Hand back each line, unchanged, from the top down to the line where "BAND_ROW = 0.95" sits.

begin DATA EXTRACT

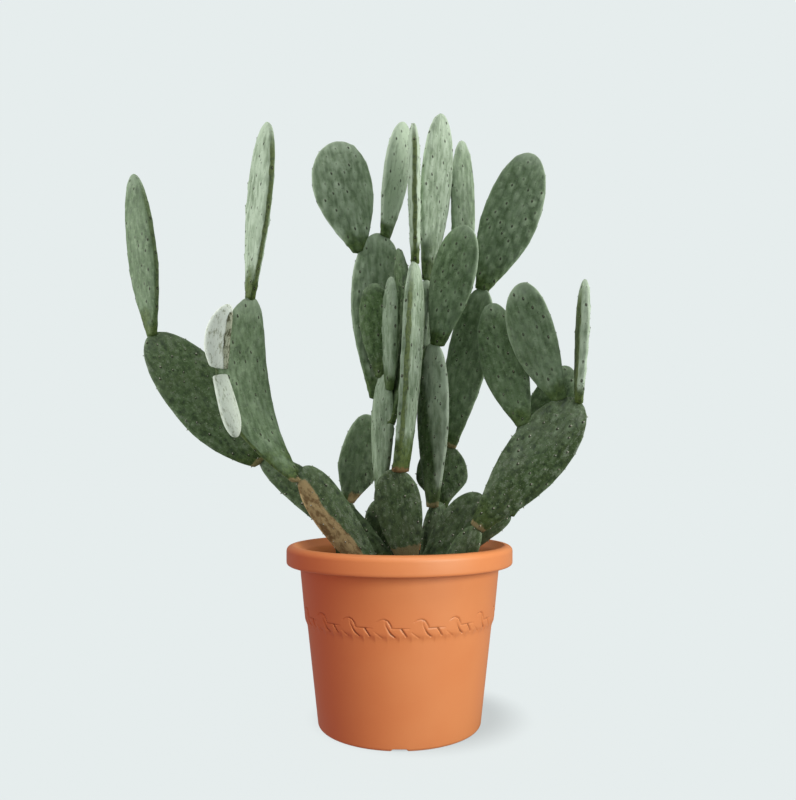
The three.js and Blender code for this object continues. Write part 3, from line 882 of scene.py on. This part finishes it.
# %% Sizes of the pot
FOOT_RADIUS = 130.5
FOOT_FILLET = 5
LOWER_TAPER = 0.107
UPPER_TAPER = 0.095
WALL_STEP = 2.9
WALL = 4
FLOOR_TOP_Z = 12
RIM_RADIUS = 180
RIM_BOTTOM_Z = 256
RIM_TOP_Z = 286
RIM_SKIRT = 4
RIM_CREST_RADIUS = 167
RIM_ROUND = 9
RIM_ROOF_Z = RIM_TOP_Z - 2 * WALL
GROOVES = 4
GROOVE_WIDTH = 23
GROOVE_HEIGHT = 4
GROOVE_START = 26
GROOVE_SOFTNESS = 0.7
MOTIFS = 18
MOTIF_COLUMNS = 52
COLUMNS = MOTIFS * MOTIF_COLUMNS
STEP_Z = 165
BAND_LOW_Z = 158
BAND_HIGH_Z = 199
BAND_ROW = 0.95


def lower_wall(z):
    return FOOT_RADIUS + LOWER_TAPER * (z - FOOT_FILLET)


def upper_wall(z):
    return lower_wall(STEP_Z) + WALL_STEP + UPPER_TAPER * (z - STEP_Z)


def inner_wall(z):
    return lower_wall(z) - WALL


# %% [markdown]
# The ornament repeats eighteen times. In each motif an arch rises from a level line, and a curved
# stroke runs down inside it. Two more strokes lean the same way below the line. They are
# grooves, so each is a distance to a short polyline turned into a dip. A groove's thickness may
# change along it. Angles are in degrees round the pot from its front.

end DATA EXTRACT

WRITTEN SOLUTION:
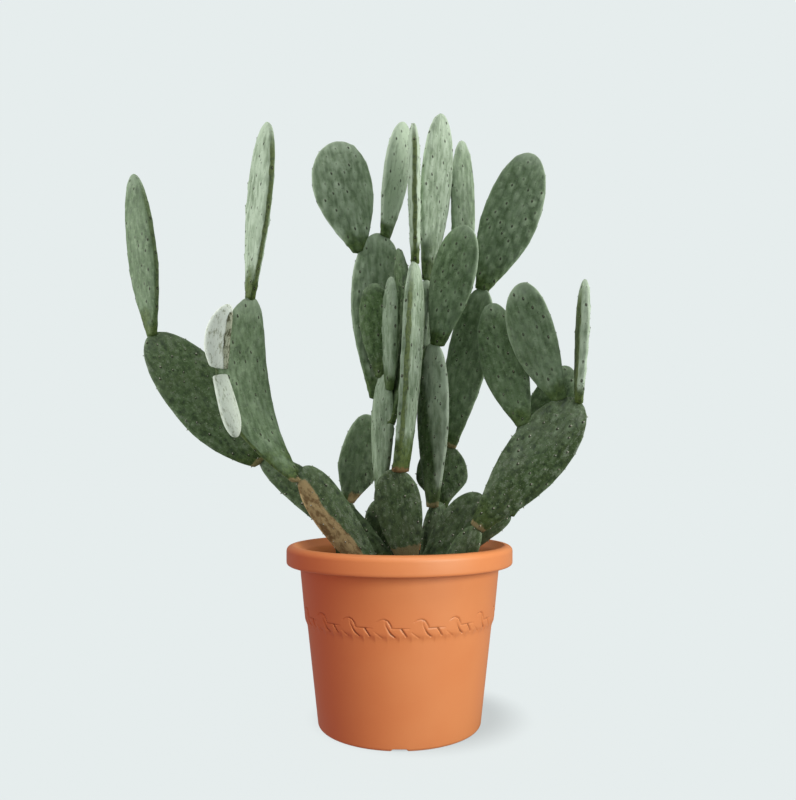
The three.js and Blender code for this object continues. Write part 3, from line 882 of scene.py on. This part finishes it.
# %% Sizes of the pot
FOOT_RADIUS = 130.5
FOOT_FILLET = 5
LOWER_TAPER = 0.107
UPPER_TAPER = 0.095
WALL_STEP = 2.9
WALL = 4
FLOOR_TOP_Z = 12
RIM_RADIUS = 180
RIM_BOTTOM_Z = 256
RIM_TOP_Z = 286
RIM_SKIRT = 4
RIM_CREST_RADIUS = 167
RIM_ROUND = 9
RIM_ROOF_Z = RIM_TOP_Z - 2 * WALL
GROOVES = 4
GROOVE_WIDTH = 23
GROOVE_HEIGHT = 4
GROOVE_START = 26
GROOVE_SOFTNESS = 0.7
MOTIFS = 18
MOTIF_COLUMNS = 52
COLUMNS = MOTIFS * MOTIF_COLUMNS
STEP_Z = 165
BAND_LOW_Z = 158
BAND_HIGH_Z = 199
BAND_ROW = 0.95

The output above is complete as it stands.